Mario Giacinto Peracca (21 November 1861, Turin – 23 May 1923, Turin) was an Italian herpetologist.

He discovered zoology through his father, an amateur ornithologist. He started taking medical classes at the University of Turin, with his studies eventually turning to zoology. In 1886, he obtained his degree from the university under the direction of Michele Lessona (1823–1894). After graduation, he remained in Turin as an assistant to Lessona, and later Lorenzo Camerano (1856–1917), at the zoological institute. Here he worked until his retirement in 1920.

At the zoological institute, he served as curator of herpetological collections. Among the specimens at the museum were reptiles and amphibians that were produced at his estate, where he kept a large temperature-controlled vivarium with tropical plants, containing animals that included giant salamanders and Galapagos tortoises.

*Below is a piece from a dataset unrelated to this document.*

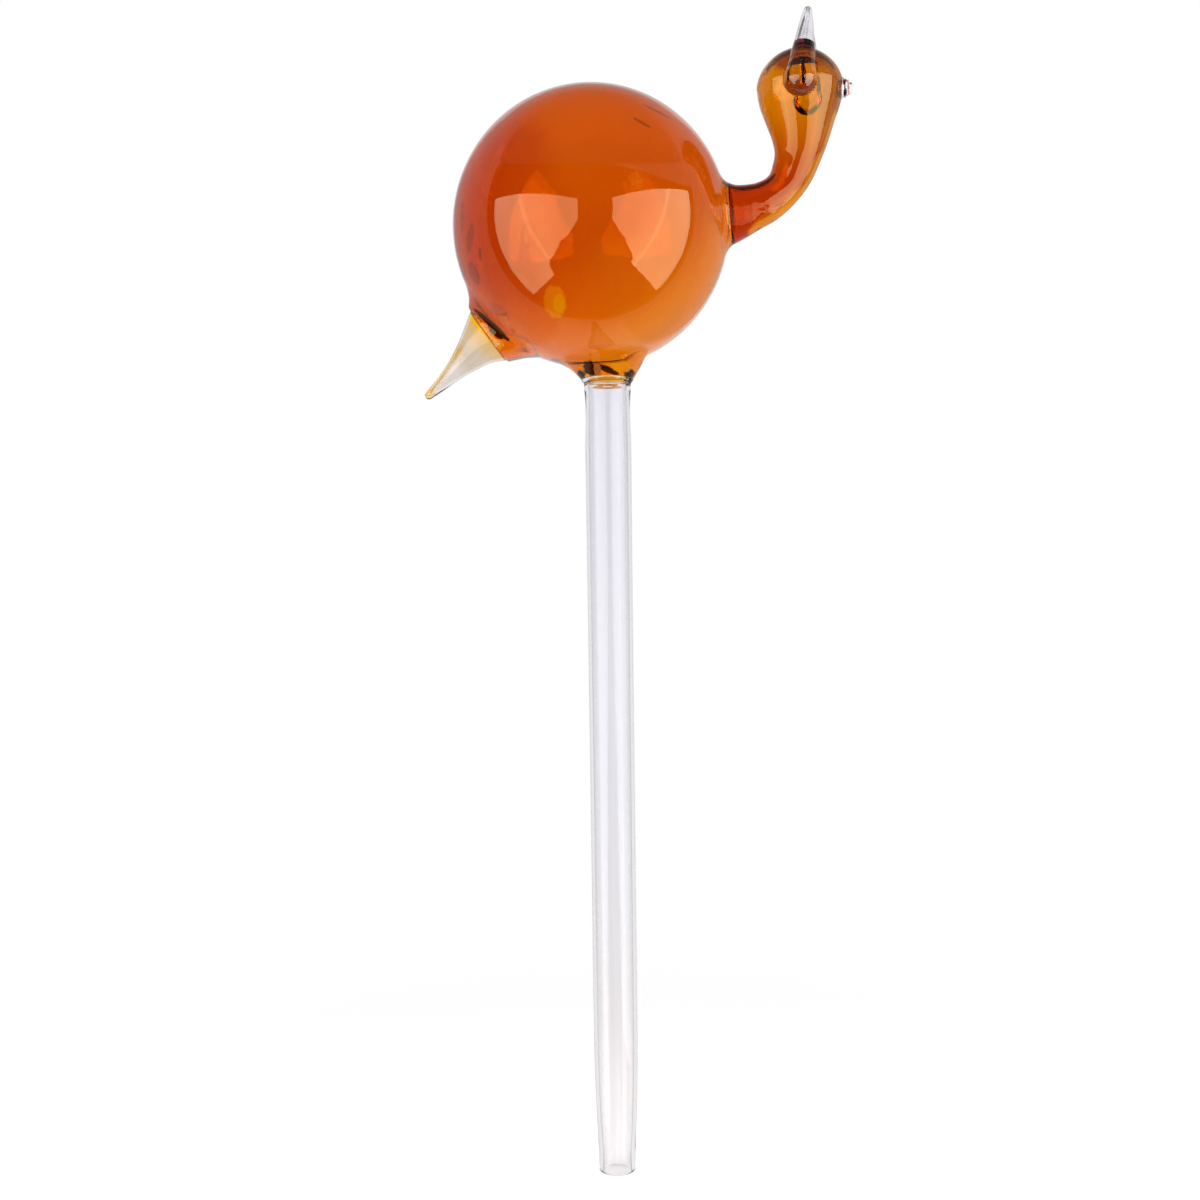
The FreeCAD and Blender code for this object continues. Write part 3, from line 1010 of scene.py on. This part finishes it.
def light_path(graph, extra_depth):
    """Sockets for camera rays, rays that only went through glass, mirror or glass rays, and the count of
    skins passed. A lamp or the world reads a ray depth of one more than a surface."""
    path = graph.add("ShaderNodeLightPath").outputs
    bent = graph.sum("SUBTRACT", path["Ray Depth"], path["Transmission Depth"])
    mirrored = graph.sum("GREATER_THAN", bent, 0.5 + extra_depth)
    through = graph.times(path["Is Transmission Ray"], graph.sum("SUBTRACT", 1.0, mirrored))
    glossy = graph.sum("MAXIMUM", path["Is Glossy Ray"], path["Is Transmission Ray"])
    return path["Is Camera Ray"], through, glossy, path["Transmission Depth"]


# Levels of the world's light, 1 being white. In mirror rays: the surround and its roof, the backdrop
# behind the object, and the room as seen from inside the glass. Then: the light on matt surfaces, rays
# that go through the glass to above, below or the sides, and both kinds after many skins of glass.
surround_level, roof_level = 0.5, 0.16
backdrop_level = 0.88
inside_level, inside_roof_share = 0.95, 0.12
fill_level = 0.3
through_roof_level, through_side_share = 0.12, 0.6
deep_mirror_level, deep_level = 0.7, 0.85
deep_skins = 5.5

# Where those parts begin and end, on a unit direction's height, side and front
behind_edge = (0.0, -0.25)
roof_edge_before, roof_edge_behind = (0.58, 0.6), (0.66, 0.97)
backdrop_side_edge, backdrop_top_edge = (0.4, 0.3), (0.67, 0.61)
inside_side_edge, inside_top_edge = (0.85, 0.65), (0.5, 0.62)
through_roof_edge, through_side_edge = (0.6, 0.75), (-0.8, -0.45)

# Dark cloth on the camera's side, up to a height that falls off to the right, and the shares by which
# it changes when seen from inside the glass and after many skins
cloth_front_edge, cloth_top_edge = (-0.06, -0.03), (0.61, 0.59)
cloth_fall = 0.25
cloth_inside_share, cloth_deep_share = -0.45, -0.6


def mirrored_room(graph, height, front, side, inside, deep):
    """Level of the room in mirror rays."""
    behind = graph.step(front, *behind_edge)
    off_side = graph.sum("ABSOLUTE", side)
    roof = [graph.between(behind, one, two) for one, two in zip(roof_edge_before, roof_edge_behind)]
    surround = graph.step(height, *roof, surround_level, roof_level)
    near_axis = graph.times(graph.step(off_side, *backdrop_side_edge), behind)
    backdrop = graph.times(near_axis, graph.step(height, *backdrop_top_edge))
    surround = graph.between(backdrop, surround, backdrop_level)
    within = graph.times(behind, graph.step(off_side, *inside_side_edge))
    lit = graph.between(within, surround, inside_level)
    lit = graph.times(lit, graph.step(height, *inside_top_edge, 1.0, inside_roof_share))
    lit = graph.sum("MAXIMUM", lit, graph.times(deep, deep_mirror_level))
    surround = graph.between(inside, surround, lit)
    to_right = graph.sum("MAXIMUM", side, 0.0)
    cloth_height = graph.sum("MULTIPLY_ADD", graph.times(to_right, to_right), cloth_fall, height)
    dark = graph.times(graph.step(front, *cloth_front_edge), graph.step(cloth_height, *cloth_top_edge))
    for seen, share in ((inside, cloth_inside_share), (deep, cloth_deep_share)):
        dark = graph.times(dark, graph.sum("MULTIPLY_ADD", seen, share, 1.0))
    return graph.times(surround, graph.sum("SUBTRACT", 1.0, dark))


def make_world():
    world = bpy.data.worlds.new("studio")
    bpy.context.scene.world = world
    graph = Graph(world)
    camera_ray, through, glossy, skins = light_path(graph, 1)
    inside = graph.sum("GREATER_THAN", skins, 0.5)
    deep = graph.sum("GREATER_THAN", skins, deep_skins)
    direction = graph.out("ShaderNodeTexCoord", socket="Generated")
    height, front, side = [graph.along(direction, axis) for axis in (up_axis, toward_camera, camera_right)]
    mirror = mirrored_room(graph, height, front, side, inside, deep)
    clear = graph.step(graph.sum("ABSOLUTE", height), *through_roof_edge, 1.0, through_roof_level)
    clear = graph.times(clear, graph.step(front, *through_side_edge, 1.0, through_side_share))
    clear = graph.sum("MAXIMUM", clear, graph.times(deep, deep_level))
    level = graph.between(glossy, fill_level, mirror)
    level = graph.between(through, level, clear)
    level = graph.between(camera_ray, level, 1.0)
    light = graph.out("ShaderNodeBackground", {"Color": white, "Strength": level})
    graph.add("ShaderNodeOutputWorld", {"Surface": light})


# The softboxes: azimuth from the camera's direction in degrees, level, and then shares of the distance
# from the box's point nearest the globe: its inner and outer edge, top and bottom, its folded lower
# front corner (height at the front edge and width), and where its tube shows through the cloth.
box_distance = 330.0
softboxes = {
    "softbox_left": (-70.0, 4.0, (1.75, -0.17), (0.27, -1.17), (-0.28, 1.2), 0.33),
    "softbox_right": (80.0, 4.8, (-1.96, 0.06), (0.34, -1.0), (-0.31, 1.1), 0.42),
}
fold_slope = -0.455
fold_noise = (5.0, 4.0, 0.7)
fold_raggedness = 0.18
fold_softness = 0.01
tube_slope = -0.35

# Half width of the tube's sharp and soft glow, and the levels away from it and on it
tube_glow = (0.06, 0.0, 0.0, 0.35)
tube_soft_glow = (0.7, 0.0, 0.86, 1.08)


def make_softbox(name, azimuth, level, edges, heights, fold, line):
    """Upright softbox facing the globe."""
    turn = math.radians(azimuth)
    out = math.cos(turn) * toward_camera + math.sin(turn) * camera_right
    side = -math.sin(turn) * toward_camera + math.cos(turn) * camera_right
    nearest = globe_centre + box_distance * out
    middle = nearest + box_distance * (side * sum(edges) + upwards * sum(heights)) / 2
    lamp = bpy.data.lights.new(name, "AREA")
    lamp.shape = "RECTANGLE"
    lamp.size = abs(edges[1] - edges[0]) * box_distance * MM
    lamp.size_y = (heights[0] - heights[1]) * box_distance * MM
    lamp.energy = level * math.pi * lamp.size * lamp.size_y
    box = in_scene(name, lamp)
    set_place(box, np.cross(upwards, out), upwards, out, middle)
    box.visible_camera = False

    graph = Graph(lamp)
    spot = graph.out("ShaderNodeNewGeometry", socket="Position")
    spot = graph.vector("SUBTRACT", {0: spot, 1: tuple(nearest * MM)})
    spot = graph.vector("SCALE", {0: spot, "Scale": 1 / (box_distance * MM)})
    forwards = graph.along(spot, side * math.copysign(1.0, edges[0]))
    height = graph.along(spot, up_axis)
    ragged = graph.wander(graph.noise(spot, *fold_noise), fold_raggedness)
    fold_height, fold_width = fold
    from_edge = graph.sum("SUBTRACT", abs(edges[0]), forwards)
    corner = graph.sum("MULTIPLY_ADD", from_edge, fold_slope, fold_height)
    above = graph.sum("ADD", graph.sum("SUBTRACT", height, corner), ragged)
    lit = graph.sum("MAXIMUM", graph.step(above, -fold_softness, fold_softness),
                    graph.step(from_edge, fold_width - fold_softness, fold_width + fold_softness))
    across = graph.sum("SUBTRACT", forwards, graph.sum("MULTIPLY_ADD", height, tube_slope, line))
    across = graph.sum("ABSOLUTE", across)
    glow = graph.sum("ADD", graph.step(across, *tube_glow), graph.step(across, *tube_soft_glow))
    light = graph.out("ShaderNodeEmission", {"Color": white, "Strength": graph.times(lit, glow)})
    graph.add("ShaderNodeOutputLight", {"Surface": light})


# Pale floor under the stem's mouth, which fades to the white ground away from the object
floor_reach = 6000.0
floor_fade = (60.0, 220.0)
floor_grey = (0.8, 0.8, 0.8)
floor_lift = 0.45


def make_floor():
    low = -stem_length
    corners = [(x * floor_reach, y * floor_reach, low) for x, y in ((-1, -1), (1, -1), (1, 1), (-1, 1))]
    floor = piece("floor", corners, [(0, 1, 2, 3)])
    material = bpy.data.materials.new("pale_floor")
    graph = Graph(material)
    camera_ray, through, glossy, _ = light_path(graph, 0)
    away = graph.vector("DISTANCE", {0: graph.place(), 1: (0.0, 0.0, low)}, "Value")
    matt = graph.out("ShaderNodeBsdfDiffuse", {"Color": floor_grey})
    far = graph.step(away, *floor_fade)
    seen = graph.sum("MAXIMUM", camera_ray, through)
    lift = graph.out("ShaderNodeEmission", {"Color": white, "Strength": graph.times(seen, floor_lift)})
    plain = graph.out("ShaderNodeEmission", {"Color": white, "Strength": 1.0})
    near = graph.out("ShaderNodeAddShader", {0: matt, 1: lift})
    ground = graph.out("ShaderNodeMixShader", {0: graph.times(far, seen), 1: near, 2: plain})
    unseen = graph.out("ShaderNodeBsdfTransparent")
    reflected = graph.times(glossy, graph.sum("SUBTRACT", 1.0, through))
    whole = graph.out("ShaderNodeMixShader", {0: reflected, 1: ground, 2: unseen})
    graph.add("ShaderNodeOutputMaterial", {"Surface": whole})
    floor.data.materials.append(material)


# Assembly

glass_index = 1.5
amber_mirroring = np.array([0.8, 0.8, 0.42])
stem_mirroring = (0.25, 0.25, 0.27)
tail_mirroring = (0.25, 0.24, 0.22)


def mirroring_glass(name, maker, mirroring):
    """Glass whose mirroring is held back by a tint."""
    return glass(name, maker, IOR=glass_index, Transmission_Weight=1.0, Specular_Tint=mirroring)


amber = mirroring_glass("amber_blown", amber_parts, amber_mirroring)
amber_head = mirroring_glass("amber_drawn", amber_head_parts, amber_mirroring)
amber_neck = [mirroring_glass("amber_neck_%d" % number, amber_head_parts, amber_mirroring * share)
              for number, (_, share) in enumerate(neck_mirroring, 1)]
amber_inside = mirroring_glass("amber_inside", amber_inside_parts, amber_mirroring)
amber_contact = glass("amber_contact", amber_head_parts, IOR=1.0, Transmission_Weight=1.0)
contact = glass("fused_contact", contact_parts, IOR=1.0, Transmission_Weight=1.0)
clear = glass("clear_drop", clear_parts, IOR=glass_index, Transmission_Weight=1.0)
bead = glass("clear_beaded", bead_parts, IOR=glass_index, Transmission_Weight=0.5)
tube = mirroring_glass("clear_drawn", stem_parts, stem_mirroring)
straw = mirroring_glass("straw_milky", straw_parts, tail_mirroring)

drops = [make_horn(1), make_horn(-1), make_nose()]
glasses = [
    (make_globe(), "globe", "amber_glass", [amber, amber_inside, contact]),
    (make_neck_and_head(drops[:2]), "neck_and_head", "amber_glass",
     [amber_head, amber_inside, contact, amber_contact] + amber_neck),
    (drops[0], "left_horn", "clear_glass", [clear, contact]),
    (drops[1], "right_horn", "clear_glass", [clear, contact]),
    (drops[2], "nose_bead", "clear_glass", [bead, contact]),
    (make_tail(), "tail", "straw_glass", [straw, contact]),
    (make_stem(), "stem", "clear_tube", [tube, contact]),
]
for thing, node, slot, materials in glasses:
    for material in materials:
        thing.data.materials.append(material)
    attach(thing, "root")
    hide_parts(node)

make_camera()
make_world()
for name, settings in softboxes.items():
    make_softbox(name, *settings)
make_floor()

bpy.context.scene.view_settings.view_transform = "Standard"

Many of his written works dealt with herpetological collections from South America and Africa (including Madagascar), with some publications on specimens from Italy, the Middle East, China and Australia. He was the taxonomic authority of numerous reptile and amphibian species, and has several species named after him, such as Peracca's clawed frog (Xenopus clivii), Mantidactylus peraccae, Anolis peraccae, and Lepidoblepharis peraccae, the latter three species being described by his friend, George Albert Boulenger (1858–1937).

==Publications==
- Descrizione di nuove specie di Rettili e Anfibi di Madagascar, 1892. (in Italian).
- Viaggio del Dr. Enrico Festa nella Repubblica dell'Ecuador e regioni vicine. VI. Rettili, 1897. (in Italian).
- Viaggio del Dr. Enrico Festa nell'Ecuador e regioni vicine. Rettili ed Anfibi, 1904. (in Italian).

==Bibliography==
- "The Life and Herpetological Contributions of Mario Giacinto Peracca (1861–1923)", Society for the Study of Amphibians and Reptiles, 2007, 570 pp.